Review by Jack Foley

IndieLondon Rating: 4 out of 5

DVD SPECIAL FEATURES: Words For The Kite Runner; Images from The Kite Runner; Public Service Announcement with Khaled Hosseini; Theatrical trailer.

KHALED Hosseini’s beloved but controversial novel The Kite Runner was never going to be an easy piece of work to adapt for the big screen, so full praise must go to Marc Forster for making such a good job of it.

At its core, the book is a tale of friendship, heroism and regret that unfolds against the harsh backdrop of Afghanistan. But it’s also renowned for a rape scene that prompted accusations from some that it could strain relations between certain factions in the country.

In film form, the same scene has now prompted the child actors at the centre of the story to be removed from the country for fear of reprisals. Yet in truth, it’s sensitively handled and not sensationalised in any way and it would be a shame if the notoriety surrounding it dissuaded people from seeing it.

The film begins in Kabul in 1978 as talented young kite fighter Amir (Zekiria Ebrahimi) wins the local competition with the help of his loyal best friend Hassan (Ahmad Khan Mahmoodzada), a kite runner and Hazara, whose presence antagonises the dominant Pashtuns in the region.

In the aftermath of the competition, however, Amir witnesses a brutal attack on Hassan that leaves his friend humiliated, and a rift develops between them based around Amir’s inability to deal with its repercussions or his own decision not to try and prevent it.

The two boys subsequently become separated when Amir is forced to flee with his father (Homayoun Ershadi) to San Francisco following the Soviet invasion. Twenty two years later, Amir (now played by Khalid Abdalla) gets a call from Hassan’s father that prompts him to revisit Afghanistan, now occupied by the Taliban, in order to undertake a dangerous personal mission that might bring about some form of redemption.

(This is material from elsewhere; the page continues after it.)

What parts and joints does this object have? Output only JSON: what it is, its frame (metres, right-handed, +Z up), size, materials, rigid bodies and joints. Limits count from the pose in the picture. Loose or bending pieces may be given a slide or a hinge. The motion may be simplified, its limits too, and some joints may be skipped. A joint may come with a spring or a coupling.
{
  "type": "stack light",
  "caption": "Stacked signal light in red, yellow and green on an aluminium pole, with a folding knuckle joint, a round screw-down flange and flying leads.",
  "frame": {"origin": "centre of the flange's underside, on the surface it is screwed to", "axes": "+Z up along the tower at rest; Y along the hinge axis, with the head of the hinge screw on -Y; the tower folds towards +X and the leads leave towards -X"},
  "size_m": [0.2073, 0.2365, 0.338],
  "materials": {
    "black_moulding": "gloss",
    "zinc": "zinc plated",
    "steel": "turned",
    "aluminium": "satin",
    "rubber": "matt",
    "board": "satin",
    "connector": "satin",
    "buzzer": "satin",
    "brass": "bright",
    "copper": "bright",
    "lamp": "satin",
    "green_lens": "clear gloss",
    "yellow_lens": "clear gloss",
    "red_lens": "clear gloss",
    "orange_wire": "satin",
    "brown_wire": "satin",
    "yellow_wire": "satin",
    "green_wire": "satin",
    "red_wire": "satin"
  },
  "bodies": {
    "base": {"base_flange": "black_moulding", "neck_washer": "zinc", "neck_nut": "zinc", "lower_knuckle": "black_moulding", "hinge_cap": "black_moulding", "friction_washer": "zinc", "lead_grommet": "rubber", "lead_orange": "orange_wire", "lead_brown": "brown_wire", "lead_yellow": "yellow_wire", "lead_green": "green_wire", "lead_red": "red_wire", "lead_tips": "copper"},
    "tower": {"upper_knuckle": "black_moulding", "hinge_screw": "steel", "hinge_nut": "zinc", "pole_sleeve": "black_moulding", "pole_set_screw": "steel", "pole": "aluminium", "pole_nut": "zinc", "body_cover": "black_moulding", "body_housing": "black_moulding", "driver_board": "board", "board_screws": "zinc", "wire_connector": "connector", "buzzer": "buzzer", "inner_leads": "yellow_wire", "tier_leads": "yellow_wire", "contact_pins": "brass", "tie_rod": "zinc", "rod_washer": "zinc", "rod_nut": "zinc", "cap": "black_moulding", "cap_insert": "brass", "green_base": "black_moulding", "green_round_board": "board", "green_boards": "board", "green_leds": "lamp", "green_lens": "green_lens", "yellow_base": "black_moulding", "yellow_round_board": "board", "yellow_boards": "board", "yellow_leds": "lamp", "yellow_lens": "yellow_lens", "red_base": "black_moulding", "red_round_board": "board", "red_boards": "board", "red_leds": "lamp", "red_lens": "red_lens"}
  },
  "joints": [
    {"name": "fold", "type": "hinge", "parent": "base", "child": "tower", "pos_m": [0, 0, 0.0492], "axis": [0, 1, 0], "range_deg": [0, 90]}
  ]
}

Forster’s film functions as a moving account of friendship and responsibility that unfolds against the provocative backdrop of Afghanistan during a turbulent time in its history. But it’s given extra authenticity by the director’s determination to employ ordinary Afghans in many of the key roles and to shoot on location as closely as possible (the Chinese-Afghan border region is used to breathtaking effect).

Zekiria Ebrahimi and Ahmad Khan Mahmoodzada are excellent in the challenging roles of the young Amir and Hassan, while Khalid Abdalla (last seen playing the lead terrorist in Paul Greengrass’ United 93) brings a tremendous amount of depth and humility to the older, guilt-wracked Amir. His subsequent journey back to Afghanistan is full of peril and provides some harrowing truths, but is expertly chronicled by both director and star to create an experience for the audience that is both extremely tense and tear-jerkingly poignant.

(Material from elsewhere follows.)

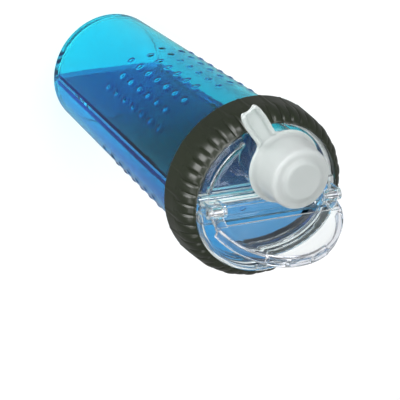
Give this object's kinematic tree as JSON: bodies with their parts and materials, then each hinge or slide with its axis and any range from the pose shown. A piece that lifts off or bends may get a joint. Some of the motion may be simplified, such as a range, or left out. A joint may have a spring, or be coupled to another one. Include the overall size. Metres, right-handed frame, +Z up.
{
  "type": "dog travel water bottle",
  "caption": "Two-chamber travel bottle for a dog: tapered clear body with a middle wall, ribbed screw collar, clear lid with capped spout and hinged food door.",
  "frame": {"origin": "middle of the flat base, on the surface that the bottle stands on", "axes": "+Z up through the mouth; the middle wall lies along X on y = 0; the food door faces -Y and the drinking spout is on the +Y half; the door's hinge runs along X"},
  "size_m": [0.0942, 0.1064, 0.2301],
  "materials": {
    "blue_clear": "clear tinted blue plastic, polished",
    "collar_dark": "dark olive grey moulded plastic, satin",
    "lid_clear": "clear colourless plastic, polished",
    "cap_milky": "milky semi-clear soft plastic, satin",
    "seal_soft": "pale soft silicone",
    "pin_steel": "plain round steel pins"
  },
  "bodies": {
    "bottle": {"bottle_body": "blue_clear", "chamber_divider": "blue_clear"},
    "lid": {"lid_plate": "lid_clear", "spout_neck": "lid_clear", "rim_gasket": "seal_soft", "divider_seal": "seal_soft", "hinge_pins": "pin_steel"},
    "collar": {"screw_collar": "collar_dark"},
    "door": {"food_door": "lid_clear"},
    "cap": {"spout_cap": "cap_milky", "cap_liner": "seal_soft"}
  },
  "joints": [
    {"name": "lid_lift", "type": "slide", "parent": "bottle", "child": "lid", "axis": [0, 0, 1], "range_m": [0, 0.0063]},
    {"name": "collar_turn", "type": "hinge", "parent": "lid", "child": "collar", "pos_m": [0, 0, 0.18], "axis": [0, 0, 1], "range_deg": [0, 450]},
    {"name": "door_swing", "type": "hinge", "parent": "lid", "child": "door", "pos_m": [0, 0, 0.1978], "axis": [-1, 0, 0], "range_deg": [-66, 36]},
    {"name": "cap_pull", "type": "slide", "parent": "lid", "child": "cap", "axis": [0, 0, 1], "range_m": [0, 0.035]}
  ],
  "couplings": [
    {"joint": "lid_lift", "follows": "collar_turn", "m_per_rad": 0.00079577}
  ]
}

Further mention should also go to Homayoun Ershadi for his excellent portrayal of Amir’s devoted father, who has a key part to play in the destinies of both children. It’s a sensitive performance that adds to the emotional depth of the overall experience.

Forster and screenwriter David Benioff also provide plenty of insights into Afghan culture that help to create a greater understanding of the issues involved without ever becoming judgemental, and the kite running itself is both fascinating and exciting.

The Kite Runner might struggle to find as wide an audience as it deserves given the nature of its themes but anyone who sees it will be rewarded with an intelligent, thought-provoking and deeply involving experience that touches the heart as much as it shocks.